- EXERCISE: Restate every line of the material, word for word.

- DATA BLOCK:

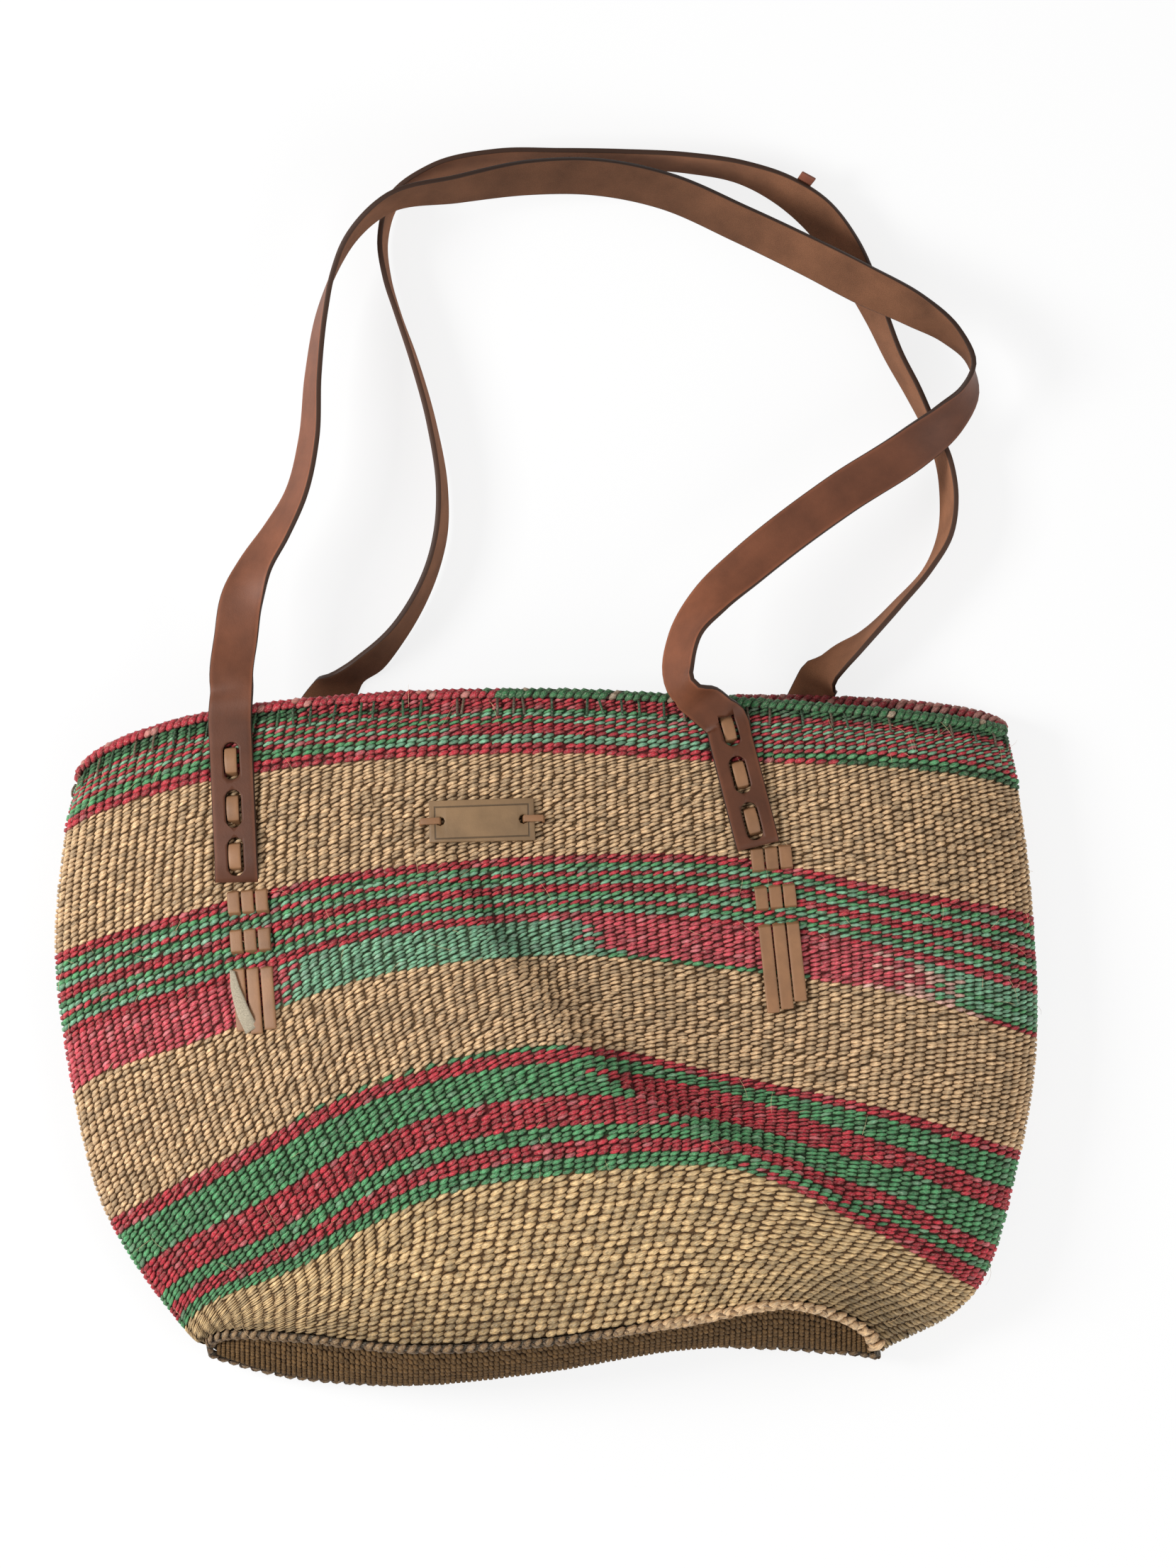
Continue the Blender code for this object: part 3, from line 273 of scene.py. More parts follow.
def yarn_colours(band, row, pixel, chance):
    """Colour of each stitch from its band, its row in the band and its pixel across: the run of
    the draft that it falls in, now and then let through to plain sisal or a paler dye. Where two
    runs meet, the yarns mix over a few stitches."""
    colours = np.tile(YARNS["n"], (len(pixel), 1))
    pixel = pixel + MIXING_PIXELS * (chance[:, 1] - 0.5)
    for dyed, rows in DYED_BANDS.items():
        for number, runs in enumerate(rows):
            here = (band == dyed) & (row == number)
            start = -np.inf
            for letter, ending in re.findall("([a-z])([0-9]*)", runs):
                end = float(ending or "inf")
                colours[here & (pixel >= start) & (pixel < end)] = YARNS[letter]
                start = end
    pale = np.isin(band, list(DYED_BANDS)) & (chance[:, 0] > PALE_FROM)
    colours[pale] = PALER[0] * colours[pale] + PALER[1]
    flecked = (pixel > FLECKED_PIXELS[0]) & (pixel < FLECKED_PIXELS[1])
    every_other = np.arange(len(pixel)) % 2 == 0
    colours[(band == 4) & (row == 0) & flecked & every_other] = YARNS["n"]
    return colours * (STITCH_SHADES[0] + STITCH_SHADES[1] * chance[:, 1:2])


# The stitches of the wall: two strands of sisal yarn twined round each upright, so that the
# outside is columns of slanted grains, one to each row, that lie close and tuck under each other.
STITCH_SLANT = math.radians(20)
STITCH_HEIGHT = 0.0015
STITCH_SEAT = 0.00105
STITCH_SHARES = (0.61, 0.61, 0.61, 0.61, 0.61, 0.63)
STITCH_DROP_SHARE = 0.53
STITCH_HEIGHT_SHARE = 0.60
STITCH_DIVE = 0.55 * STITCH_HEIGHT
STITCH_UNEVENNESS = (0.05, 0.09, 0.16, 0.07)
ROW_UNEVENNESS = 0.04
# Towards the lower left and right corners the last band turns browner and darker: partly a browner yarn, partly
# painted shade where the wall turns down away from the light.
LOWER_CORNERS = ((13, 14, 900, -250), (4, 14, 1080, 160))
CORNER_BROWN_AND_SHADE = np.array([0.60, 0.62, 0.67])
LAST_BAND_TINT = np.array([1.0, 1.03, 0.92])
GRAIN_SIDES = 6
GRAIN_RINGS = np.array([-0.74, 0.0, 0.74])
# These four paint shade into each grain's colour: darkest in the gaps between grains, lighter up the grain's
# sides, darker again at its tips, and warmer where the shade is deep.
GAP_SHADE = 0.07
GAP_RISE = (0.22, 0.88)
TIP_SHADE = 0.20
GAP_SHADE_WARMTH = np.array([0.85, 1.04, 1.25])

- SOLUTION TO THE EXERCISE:
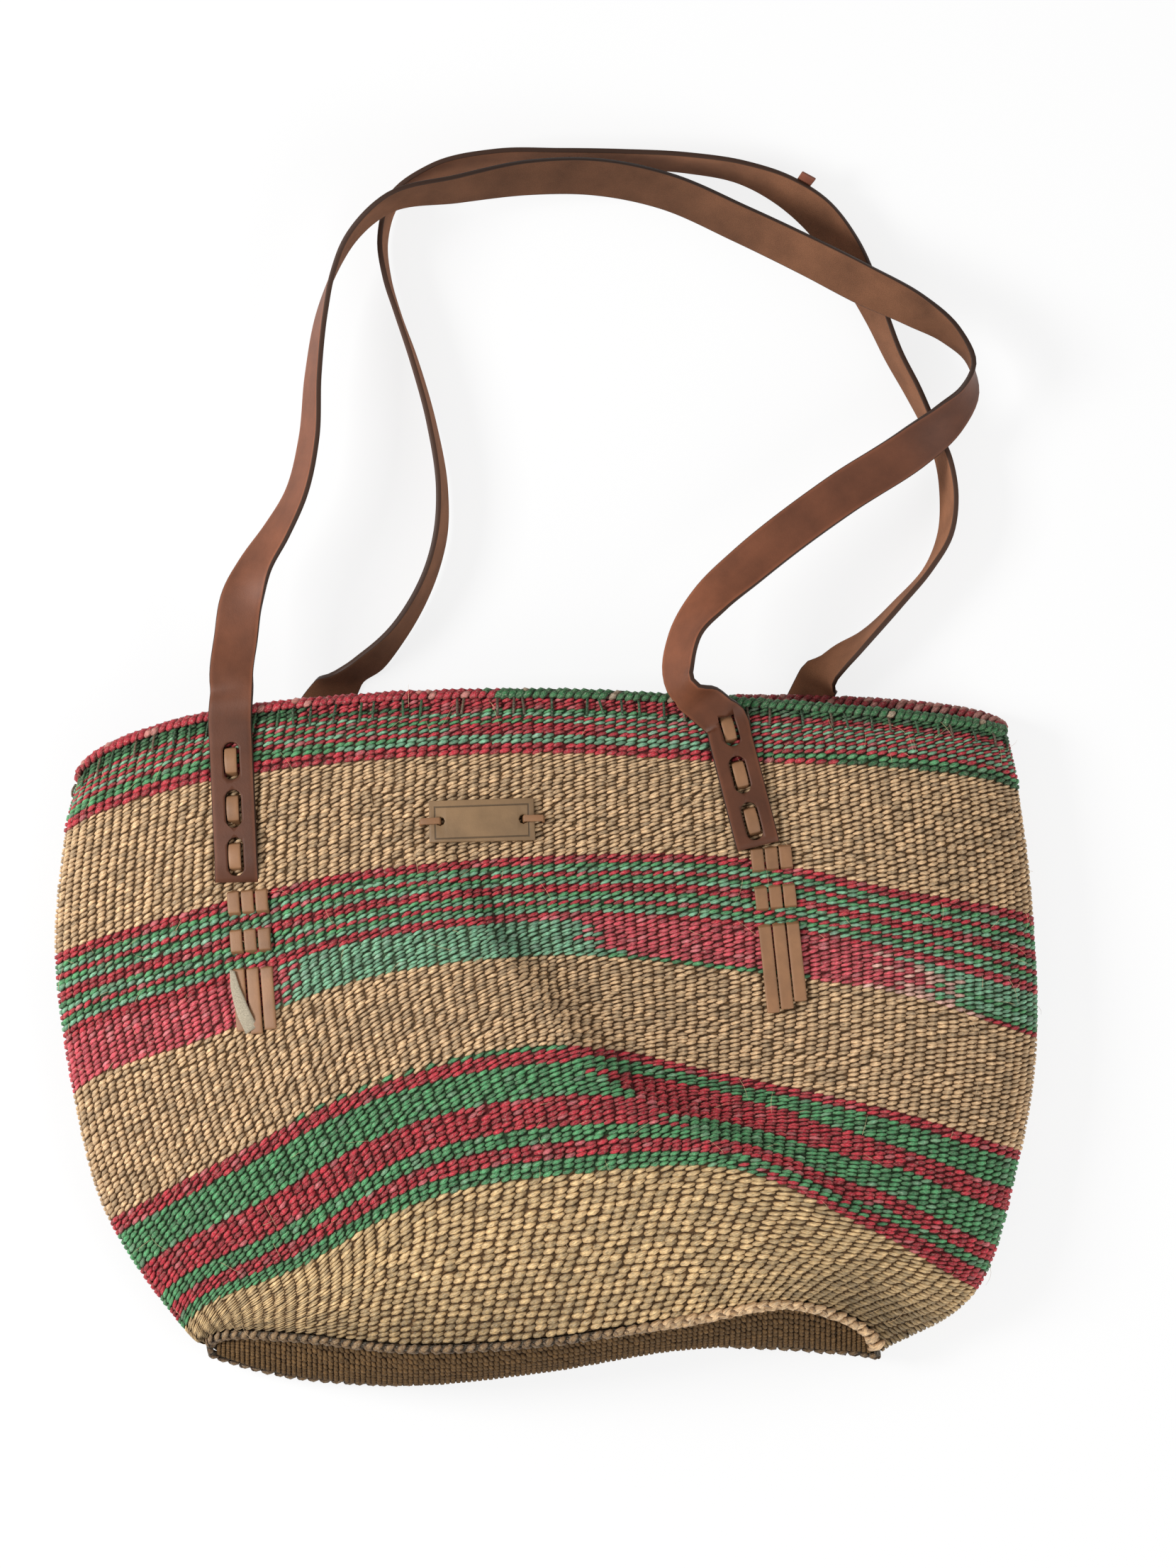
Continue the Blender code for this object: part 3, from line 273 of scene.py. More parts follow.
def yarn_colours(band, row, pixel, chance):
    """Colour of each stitch from its band, its row in the band and its pixel across: the run of
    the draft that it falls in, now and then let through to plain sisal or a paler dye. Where two
    runs meet, the yarns mix over a few stitches."""
    colours = np.tile(YARNS["n"], (len(pixel), 1))
    pixel = pixel + MIXING_PIXELS * (chance[:, 1] - 0.5)
    for dyed, rows in DYED_BANDS.items():
        for number, runs in enumerate(rows):
            here = (band == dyed) & (row == number)
            start = -np.inf
            for letter, ending in re.findall("([a-z])([0-9]*)", runs):
                end = float(ending or "inf")
                colours[here & (pixel >= start) & (pixel < end)] = YARNS[letter]
                start = end
    pale = np.isin(band, list(DYED_BANDS)) & (chance[:, 0] > PALE_FROM)
    colours[pale] = PALER[0] * colours[pale] + PALER[1]
    flecked = (pixel > FLECKED_PIXELS[0]) & (pixel < FLECKED_PIXELS[1])
    every_other = np.arange(len(pixel)) % 2 == 0
    colours[(band == 4) & (row == 0) & flecked & every_other] = YARNS["n"]
    return colours * (STITCH_SHADES[0] + STITCH_SHADES[1] * chance[:, 1:2])


# The stitches of the wall: two strands of sisal yarn twined round each upright, so that the
# outside is columns of slanted grains, one to each row, that lie close and tuck under each other.
STITCH_SLANT = math.radians(20)
STITCH_HEIGHT = 0.0015
STITCH_SEAT = 0.00105
STITCH_SHARES = (0.61, 0.61, 0.61, 0.61, 0.61, 0.63)
STITCH_DROP_SHARE = 0.53
STITCH_HEIGHT_SHARE = 0.60
STITCH_DIVE = 0.55 * STITCH_HEIGHT
STITCH_UNEVENNESS = (0.05, 0.09, 0.16, 0.07)
ROW_UNEVENNESS = 0.04
# Towards the lower left and right corners the last band turns browner and darker: partly a browner yarn, partly
# painted shade where the wall turns down away from the light.
LOWER_CORNERS = ((13, 14, 900, -250), (4, 14, 1080, 160))
CORNER_BROWN_AND_SHADE = np.array([0.60, 0.62, 0.67])
LAST_BAND_TINT = np.array([1.0, 1.03, 0.92])
GRAIN_SIDES = 6
GRAIN_RINGS = np.array([-0.74, 0.0, 0.74])
# These four paint shade into each grain's colour: darkest in the gaps between grains, lighter up the grain's
# sides, darker again at its tips, and warmer where the shade is deep.
GAP_SHADE = 0.07
GAP_RISE = (0.22, 0.88)
TIP_SHADE = 0.20
GAP_SHADE_WARMTH = np.array([0.85, 1.04, 1.25])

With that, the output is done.